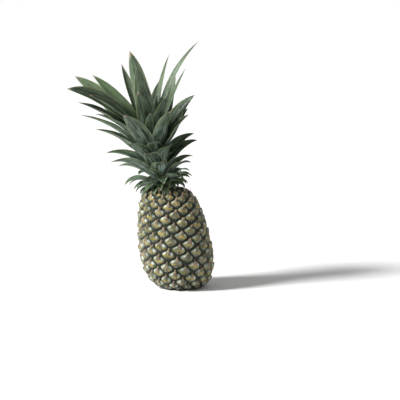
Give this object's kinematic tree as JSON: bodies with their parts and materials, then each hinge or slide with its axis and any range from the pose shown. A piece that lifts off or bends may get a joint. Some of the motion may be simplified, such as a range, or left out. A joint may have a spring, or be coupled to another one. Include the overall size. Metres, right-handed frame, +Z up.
{
  "type": "pineapple",
  "caption": "Whole fresh pineapple with its leafy crown, standing on its cut base and leaning slightly to one side.",
  "frame": {"origin": "middle of the cut stalk face, in the plane that the fruit stands on", "axes": "+Z up, from the cut base to the crown; the fruit and its crown lean towards -X; the front looks along -Y"},
  "size_m": [0.2172, 0.1626, 0.3651],
  "materials": {
    "rind": "matte",
    "cut_stalk": "matte",
    "crown_stem": "matte",
    "leaf": "satin"
  },
  "bodies": {
    "root": {"fruit": "rind", "stalk_stub": "cut_stalk", "crown_stem": "crown_stem", "crown_leaf_01": "leaf", "crown_leaf_02": "leaf", "crown_leaf_03": "leaf", "crown_leaf_04": "leaf", "crown_leaf_05": "leaf", "crown_leaf_06": "leaf", "crown_leaf_07": "leaf", "crown_leaf_08": "leaf", "crown_leaf_09": "leaf", "crown_leaf_10": "leaf", "crown_leaf_11": "leaf", "crown_leaf_12": "leaf", "crown_leaf_13": "leaf", "crown_leaf_14": "leaf", "crown_leaf_15": "leaf", "crown_leaf_16": "leaf", "crown_leaf_17": "leaf", "crown_leaf_18": "leaf", "crown_leaf_19": "leaf", "crown_leaf_20": "leaf", "crown_leaf_21": "leaf", "crown_leaf_22": "leaf", "crown_leaf_23": "leaf", "crown_leaf_24": "leaf", "crown_leaf_25": "leaf", "crown_leaf_26": "leaf", "crown_leaf_27": "leaf", "crown_leaf_28": "leaf", "crown_leaf_29": "leaf", "crown_leaf_30": "leaf", "crown_leaf_31": "leaf", "crown_leaf_32": "leaf", "crown_leaf_33": "leaf", "crown_leaf_34": "leaf", "crown_leaf_35": "leaf", "crown_leaf_36": "leaf", "crown_leaf_37": "leaf", "crown_leaf_38": "leaf", "crown_leaf_39": "leaf", "crown_leaf_40": "leaf", "crown_leaf_41": "leaf", "crown_leaf_42": "leaf", "crown_leaf_43": "leaf", "crown_leaf_44": "leaf", "crown_leaf_45": "leaf", "crown_leaf_46": "leaf", "crown_leaf_47": "leaf", "crown_leaf_48": "leaf", "crown_leaf_49": "leaf", "crown_leaf_50": "leaf", "crown_leaf_51": "leaf", "crown_leaf_52": "leaf", "crown_leaf_53": "leaf", "crown_leaf_54": "leaf", "crown_leaf_55": "leaf", "crown_leaf_56": "leaf", "crown_leaf_57": "leaf"}
  },
  "joints": []
}
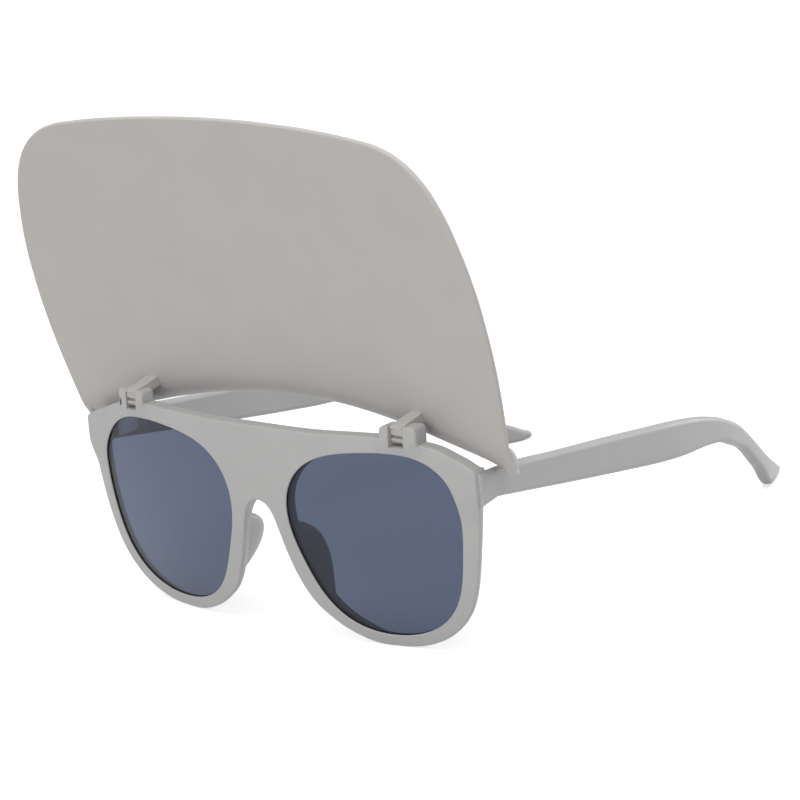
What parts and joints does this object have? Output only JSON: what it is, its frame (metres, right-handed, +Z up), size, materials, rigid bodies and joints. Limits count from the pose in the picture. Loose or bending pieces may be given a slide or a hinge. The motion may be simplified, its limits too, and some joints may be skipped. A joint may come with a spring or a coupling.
{
  "type": "flip-up visor sunglasses",
  "caption": "Full-rim sunglasses with folding temples and a wide curved sun visor that flips on brow hinges.",
  "frame": {"origin": "middle of the whole object's box on the surface that the rim feet and the temple tips stand on, with the visor raised and the temples open", "axes": "+X to the wearer's left, +Y backwards from the front of the glasses to the temple tips, +Z up"},
  "size_m": [0.1624, 0.1558, 0.1372],
  "materials": {
    "frame": "satin grey moulded plastic",
    "visor": "satin warm grey moulded plastic",
    "lens": "polished blue-grey tinted plastic",
    "steel": "plain steel"
  },
  "bodies": {
    "front": {"front_frame": "frame", "lens_left": "lens", "lens_right": "lens", "visor_pin_left": "frame", "visor_pin_right": "frame", "front_hinge_leaf_left": "steel", "front_hinge_leaf_right": "steel", "hinge_screw_left": "steel", "hinge_screw_right": "steel"},
    "visor": {"visor_panel": "visor", "visor_arm_left": "visor", "visor_arm_right": "visor"},
    "temple_left": {"temple_left": "frame", "temple_hinge_leaf_left": "steel"},
    "temple_right": {"temple_right": "frame", "temple_hinge_leaf_right": "steel"}
  },
  "joints": [
    {"name": "visor_flip", "type": "hinge", "parent": "front", "child": "visor", "pos_m": [0, -0.07063, 0.05722], "axis": [1, 0, 0], "range_deg": [0, 80]},
    {"name": "temple_left_fold", "type": "hinge", "parent": "front", "child": "temple_left", "pos_m": [0.0662, -0.06332, 0.0451], "axis": [0, 0, 1], "range_deg": [0, 82]},
    {"name": "temple_right_fold", "type": "hinge", "parent": "front", "child": "temple_right", "pos_m": [-0.0662, -0.06332, 0.0451], "axis": [0, 0, -1], "range_deg": [0, 70]}
  ]
}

• Directions for this task
Repeat all of the records above exactly as written.

• Answer
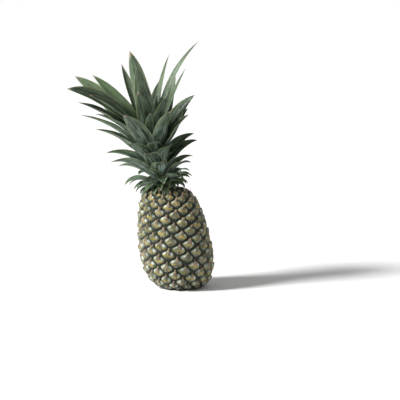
Give this object's kinematic tree as JSON: bodies with their parts and materials, then each hinge or slide with its axis and any range from the pose shown. A piece that lifts off or bends may get a joint. Some of the motion may be simplified, such as a range, or left out. A joint may have a spring, or be coupled to another one. Include the overall size. Metres, right-handed frame, +Z up.
{
  "type": "pineapple",
  "caption": "Whole fresh pineapple with its leafy crown, standing on its cut base and leaning slightly to one side.",
  "frame": {"origin": "middle of the cut stalk face, in the plane that the fruit stands on", "axes": "+Z up, from the cut base to the crown; the fruit and its crown lean towards -X; the front looks along -Y"},
  "size_m": [0.2172, 0.1626, 0.3651],
  "materials": {
    "rind": "matte",
    "cut_stalk": "matte",
    "crown_stem": "matte",
    "leaf": "satin"
  },
  "bodies": {
    "root": {"fruit": "rind", "stalk_stub": "cut_stalk", "crown_stem": "crown_stem", "crown_leaf_01": "leaf", "crown_leaf_02": "leaf", "crown_leaf_03": "leaf", "crown_leaf_04": "leaf", "crown_leaf_05": "leaf", "crown_leaf_06": "leaf", "crown_leaf_07": "leaf", "crown_leaf_08": "leaf", "crown_leaf_09": "leaf", "crown_leaf_10": "leaf", "crown_leaf_11": "leaf", "crown_leaf_12": "leaf", "crown_leaf_13": "leaf", "crown_leaf_14": "leaf", "crown_leaf_15": "leaf", "crown_leaf_16": "leaf", "crown_leaf_17": "leaf", "crown_leaf_18": "leaf", "crown_leaf_19": "leaf", "crown_leaf_20": "leaf", "crown_leaf_21": "leaf", "crown_leaf_22": "leaf", "crown_leaf_23": "leaf", "crown_leaf_24": "leaf", "crown_leaf_25": "leaf", "crown_leaf_26": "leaf", "crown_leaf_27": "leaf", "crown_leaf_28": "leaf", "crown_leaf_29": "leaf", "crown_leaf_30": "leaf", "crown_leaf_31": "leaf", "crown_leaf_32": "leaf", "crown_leaf_33": "leaf", "crown_leaf_34": "leaf", "crown_leaf_35": "leaf", "crown_leaf_36": "leaf", "crown_leaf_37": "leaf", "crown_leaf_38": "leaf", "crown_leaf_39": "leaf", "crown_leaf_40": "leaf", "crown_leaf_41": "leaf", "crown_leaf_42": "leaf", "crown_leaf_43": "leaf", "crown_leaf_44": "leaf", "crown_leaf_45": "leaf", "crown_leaf_46": "leaf", "crown_leaf_47": "leaf", "crown_leaf_48": "leaf", "crown_leaf_49": "leaf", "crown_leaf_50": "leaf", "crown_leaf_51": "leaf", "crown_leaf_52": "leaf", "crown_leaf_53": "leaf", "crown_leaf_54": "leaf", "crown_leaf_55": "leaf", "crown_leaf_56": "leaf", "crown_leaf_57": "leaf"}
  },
  "joints": []
}
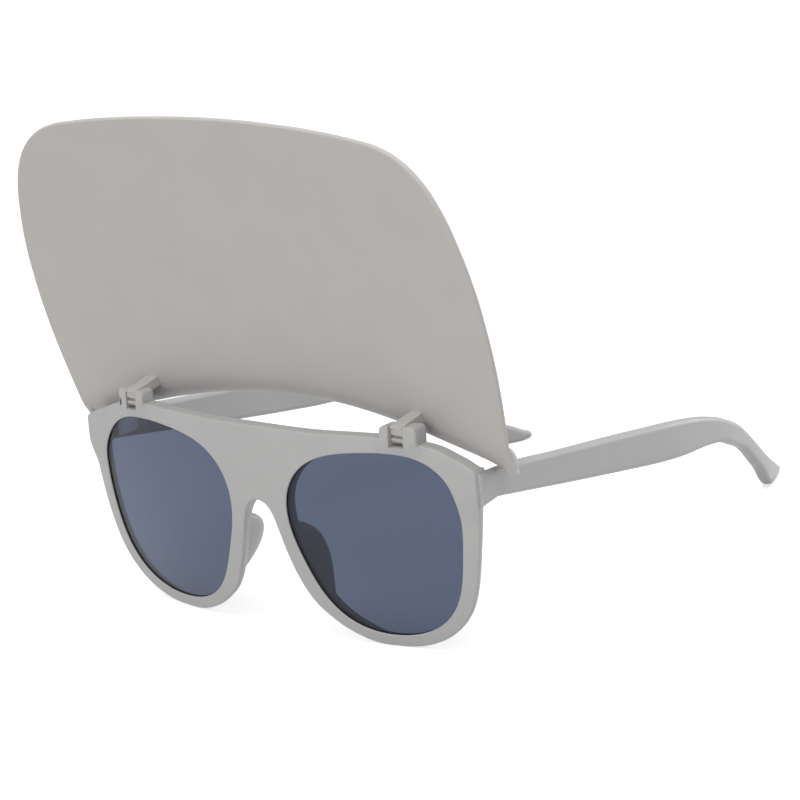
What parts and joints does this object have? Output only JSON: what it is, its frame (metres, right-handed, +Z up), size, materials, rigid bodies and joints. Limits count from the pose in the picture. Loose or bending pieces may be given a slide or a hinge. The motion may be simplified, its limits too, and some joints may be skipped. A joint may come with a spring or a coupling.
{
  "type": "flip-up visor sunglasses",
  "caption": "Full-rim sunglasses with folding temples and a wide curved sun visor that flips on brow hinges.",
  "frame": {"origin": "middle of the whole object's box on the surface that the rim feet and the temple tips stand on, with the visor raised and the temples open", "axes": "+X to the wearer's left, +Y backwards from the front of the glasses to the temple tips, +Z up"},
  "size_m": [0.1624, 0.1558, 0.1372],
  "materials": {
    "frame": "satin grey moulded plastic",
    "visor": "satin warm grey moulded plastic",
    "lens": "polished blue-grey tinted plastic",
    "steel": "plain steel"
  },
  "bodies": {
    "front": {"front_frame": "frame", "lens_left": "lens", "lens_right": "lens", "visor_pin_left": "frame", "visor_pin_right": "frame", "front_hinge_leaf_left": "steel", "front_hinge_leaf_right": "steel", "hinge_screw_left": "steel", "hinge_screw_right": "steel"},
    "visor": {"visor_panel": "visor", "visor_arm_left": "visor", "visor_arm_right": "visor"},
    "temple_left": {"temple_left": "frame", "temple_hinge_leaf_left": "steel"},
    "temple_right": {"temple_right": "frame", "temple_hinge_leaf_right": "steel"}
  },
  "joints": [
    {"name": "visor_flip", "type": "hinge", "parent": "front", "child": "visor", "pos_m": [0, -0.07063, 0.05722], "axis": [1, 0, 0], "range_deg": [0, 80]},
    {"name": "temple_left_fold", "type": "hinge", "parent": "front", "child": "temple_left", "pos_m": [0.0662, -0.06332, 0.0451], "axis": [0, 0, 1], "range_deg": [0, 82]},
    {"name": "temple_right_fold", "type": "hinge", "parent": "front", "child": "temple_right", "pos_m": [-0.0662, -0.06332, 0.0451], "axis": [0, 0, -1], "range_deg": [0, 70]}
  ]
}